▶ **WRITTEN PROBLEM**:
From the entries below, gather each line containing the word "axes".
---------- RECORDS SHOWN ----------
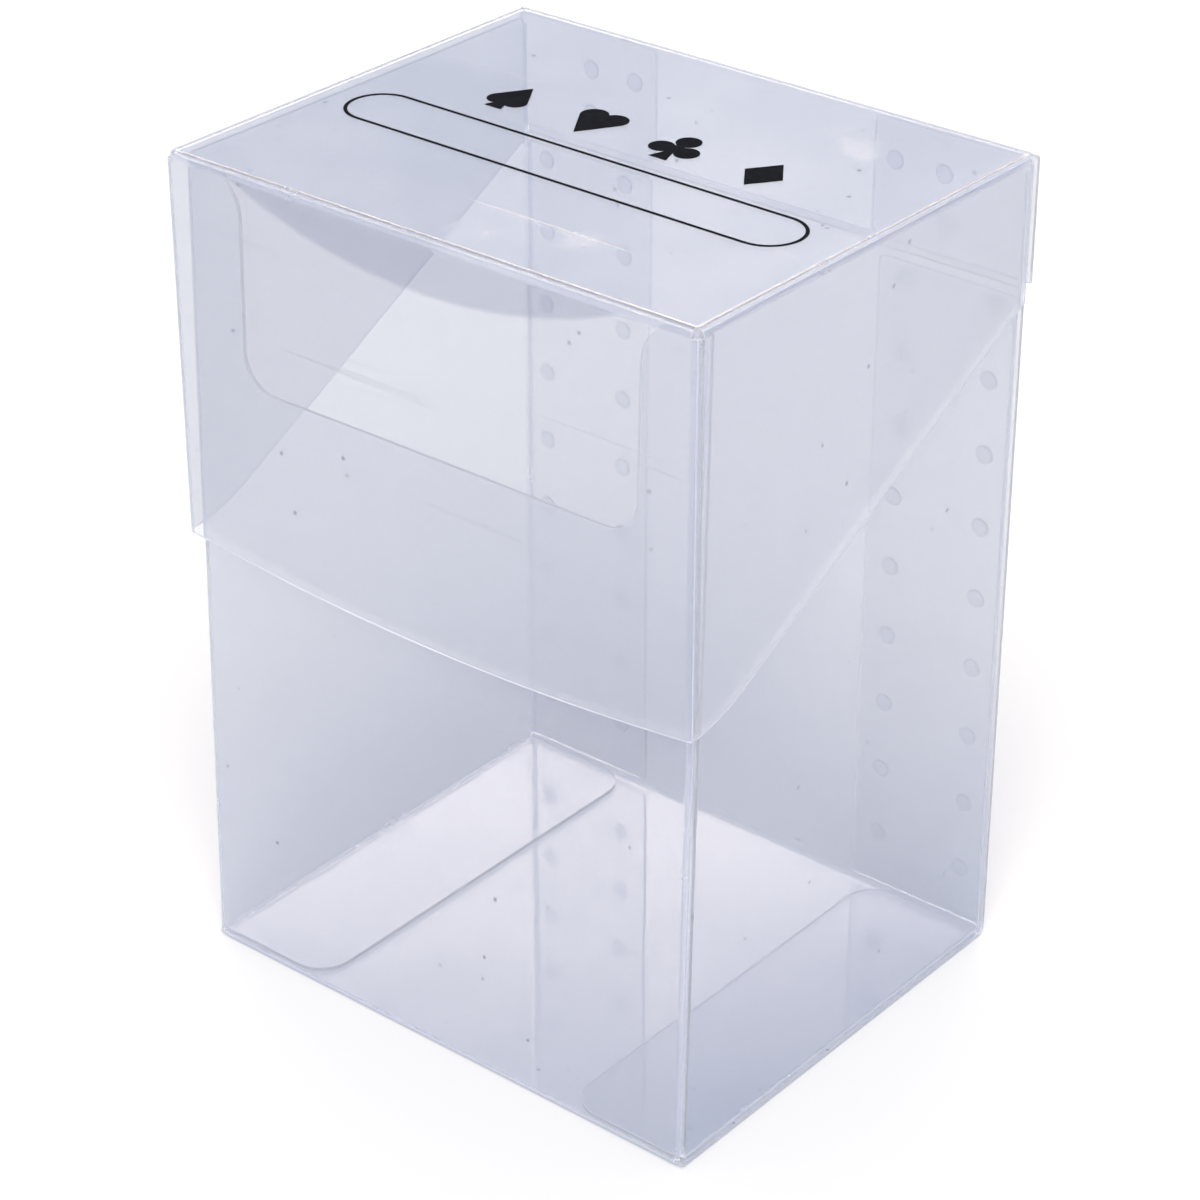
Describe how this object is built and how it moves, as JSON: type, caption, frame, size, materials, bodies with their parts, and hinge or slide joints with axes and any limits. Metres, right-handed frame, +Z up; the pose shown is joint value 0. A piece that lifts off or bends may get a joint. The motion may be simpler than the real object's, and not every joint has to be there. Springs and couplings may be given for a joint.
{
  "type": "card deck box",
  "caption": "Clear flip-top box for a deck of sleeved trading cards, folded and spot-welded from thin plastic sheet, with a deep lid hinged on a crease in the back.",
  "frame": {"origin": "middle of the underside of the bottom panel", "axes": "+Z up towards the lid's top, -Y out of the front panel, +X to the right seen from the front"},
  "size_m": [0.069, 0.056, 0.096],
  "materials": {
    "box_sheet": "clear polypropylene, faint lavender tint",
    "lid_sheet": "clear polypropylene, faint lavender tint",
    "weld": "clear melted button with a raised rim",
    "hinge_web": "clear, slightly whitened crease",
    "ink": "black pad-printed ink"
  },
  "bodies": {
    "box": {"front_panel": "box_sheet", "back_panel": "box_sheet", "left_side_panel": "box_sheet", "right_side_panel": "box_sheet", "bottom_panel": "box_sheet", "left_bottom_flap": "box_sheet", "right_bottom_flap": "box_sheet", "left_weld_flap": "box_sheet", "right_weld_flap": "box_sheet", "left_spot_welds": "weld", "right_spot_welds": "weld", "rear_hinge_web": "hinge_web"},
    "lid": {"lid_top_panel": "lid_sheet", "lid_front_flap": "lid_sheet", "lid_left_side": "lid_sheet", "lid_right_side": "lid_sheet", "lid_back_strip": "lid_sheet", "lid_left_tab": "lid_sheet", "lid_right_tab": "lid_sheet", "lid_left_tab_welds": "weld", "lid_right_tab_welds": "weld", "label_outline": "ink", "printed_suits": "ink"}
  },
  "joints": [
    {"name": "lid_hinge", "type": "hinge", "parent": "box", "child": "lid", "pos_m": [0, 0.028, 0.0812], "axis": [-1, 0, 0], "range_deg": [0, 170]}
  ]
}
----------
---------- RECORDS SHOWN ----------
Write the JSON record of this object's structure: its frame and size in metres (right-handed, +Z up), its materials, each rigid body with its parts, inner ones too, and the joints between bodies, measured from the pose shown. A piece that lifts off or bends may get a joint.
----------
---------- RECORDS SHOWN ----------
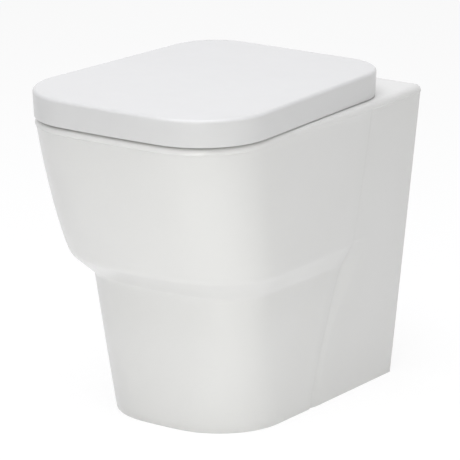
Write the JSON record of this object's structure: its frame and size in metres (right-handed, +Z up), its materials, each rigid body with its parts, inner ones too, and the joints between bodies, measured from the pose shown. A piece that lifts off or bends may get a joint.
----------
▶ **FULL RESPONSE**:
Describe how this object is built and how it moves, as JSON: type, caption, frame, size, materials, bodies with their parts, and hinge or slide joints with axes and any limits. Metres, right-handed frame, +Z up; the pose shown is joint value 0. A piece that lifts off or bends may get a joint. The motion may be simpler than the real object's, and not every joint has to be there. Springs and couplings may be given for a joint.
  "frame": {"origin": "middle of the underside of the bottom panel", "axes": "+Z up towards the lid's top, -Y out of the front panel, +X to the right seen from the front"},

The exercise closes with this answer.